Who makes it and what is it Mr.Hideout? Post a picture if you have it. Thanks.


----------



## hideit

it is a Colt with no sights - just a groove and it is a bit lighter than the Defender


----------



## Baldy

Thanks for the info and I'll see if I can find it.


----------



## Baldy

Here it is Mr.Hideout. It weights 25oz's and has 7rd mags and a 3" barrel. Looks like it could be a winner for packing.
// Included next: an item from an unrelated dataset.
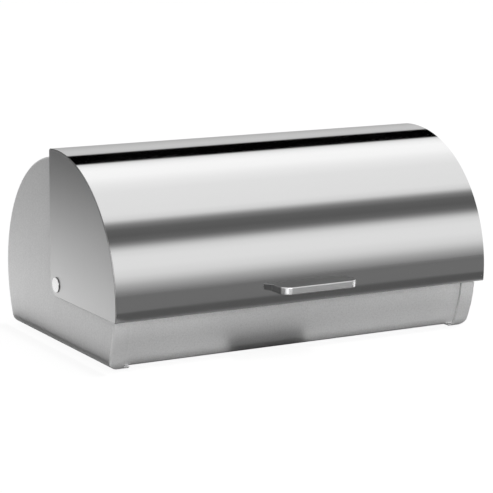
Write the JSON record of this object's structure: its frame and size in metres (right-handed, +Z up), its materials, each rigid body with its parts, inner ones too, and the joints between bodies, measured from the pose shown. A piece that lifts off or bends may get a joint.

Of course the price tag is a little heavey at $885.


----------



## kansas_plainsman

How does it compare size-wise to the old Colt Mustang?









Colt Mustang .380


----------



## hideit

Colt Mustang	COLT DEFENDER or NEW AGENT 
Caliber	.380	45acp
Length	5.6	6.8
Height	3.9	
Width	1	
Barrel length 2.75	3
Magazine	6	7
Empty 23
$800 $900


----------



## LARRYSTARLING

It's hard to compare a Colt Mustang in .380 to a Defender or New Agent in .45ACP. If it were my choice I always would opt for the larger caliber. And Mustangs have achieved a somewhat collect ability status and are getting pretty dang expensive. Almost to the cost of a Nib Defender..........


----------